A história do Muquifu é indissociável da formação do aglomerado de favelas do Morro do Papagaio. Embora se possa dizer que ele nasceu em 2012, por iniciativa dos moradores e do padre Mauro Luiz da Silva, curador e diretor do museu, ele já se construía desde as primeiras ocupações, na década de 1970.
“O que distingue o Muquifu dos outros museus é que ele narra a história dos moradores do território. Ele conta uma história da população que já existia antes da própria inauguração de Belo Horizonte, a histórias dos favelados e dos negros que não é contada em nenhum outro museu da região”, explica Mauro.
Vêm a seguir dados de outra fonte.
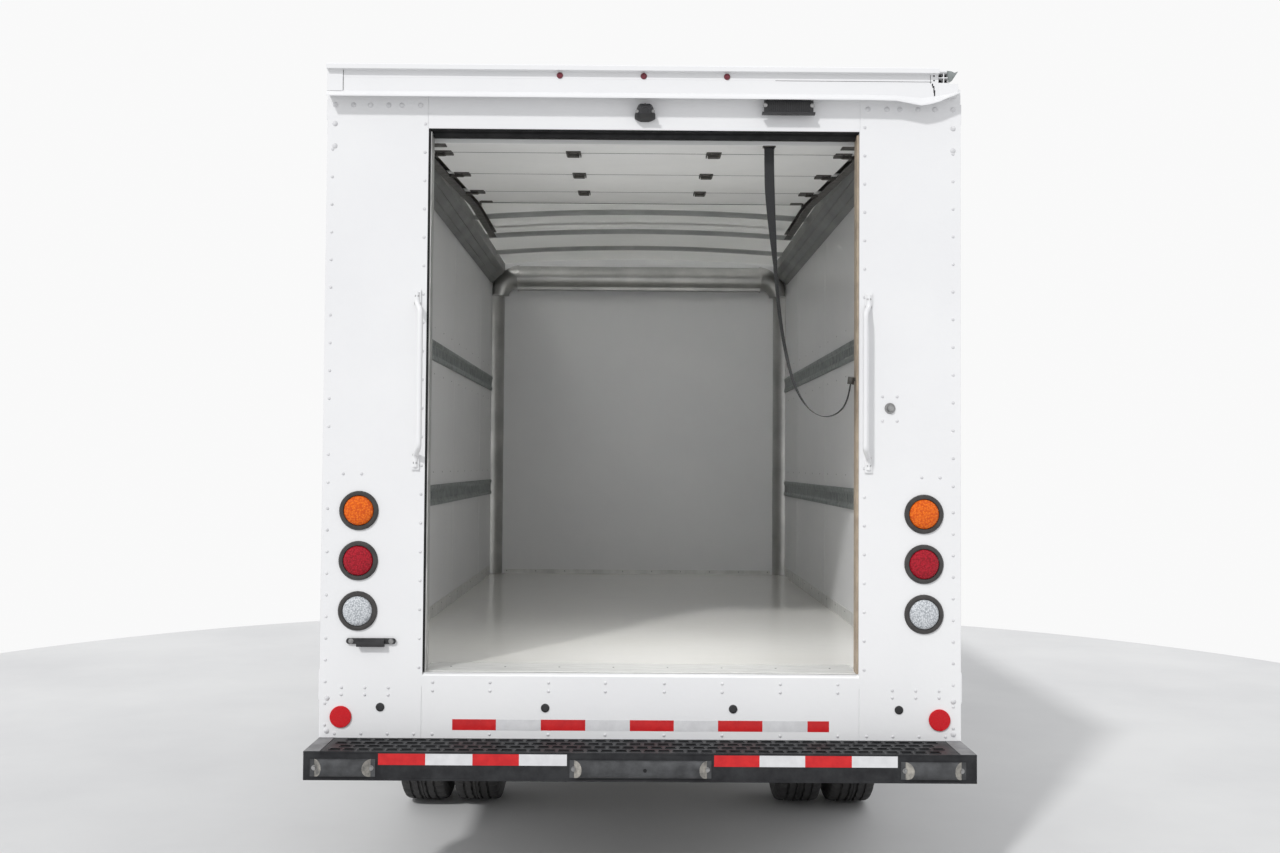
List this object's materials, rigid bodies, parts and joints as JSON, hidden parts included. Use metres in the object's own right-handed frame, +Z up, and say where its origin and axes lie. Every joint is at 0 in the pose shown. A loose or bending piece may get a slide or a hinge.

As obras que estão no Muquifu representam bem o que Mauro acredita definir também o museu social: a participação política e dimensão poética. Foi pintado recentemente um afresco de 100 metros contando a história de 14 mulheres negras guerreiras da comunidade; há também uma parte onde empregadas domésticas fazem uma exposição com objetos dados por patrões e patroas, montando um relicário da discrepância social e financeira do Brasil.
Outro aspecto da museologia social é a curadoria comunitária: quem monta o museu e escolhe suas exposições é justamente quem nele está retratado. “Na perspectiva da museologia social interessa pouco a curadoria olímpica, onde um curador detém um poder superior que desce aos mundos inferiores, mas a que é construída de modo participativo, colaborativo e também compartilhado”.
Na instalação sobre as empregadas domésticas, por exemplo, Mauro relata que foram elas as responsáveis pela expografia: “as domésticas que discutiram o lugar das mulheres na cidade e seu direito à ela. Elas que montam, trazem e tiram objetos”.
O caráter provisório do acervo e até mesmo da própria instituição, que é uma antítese à museologia tradicional e a perenidade dos objetos expostos nesta, também faz parte da sociomuseologia; museus sociais funcionam pelo tempo necessário àquela comunidade.
“Muitas vezes as experiências de museus sociais são descontinuadas ou deixam de funcionar por um ano e depois voltam. Não há fracasso nisso: o importante é a experiência vivida, e muitas não querem ser eternas”.
Chagas indica algumas experiências de museus sociais para além do Muquifu: o Museu da Maré e o Museu das Remoções, ambos no Rio de Janeiro, contam as histórias das favelas na perspectiva de seus moradores. O Ponto de Memória Terra Firme, em Belém (PA), é organizado a partir do trabalho social das moradoras da comunidade; o Ponto de Memória da Estrutural, no Distrito Federal, apresenta histórias e é manejado por mulheres catadoras de lixo.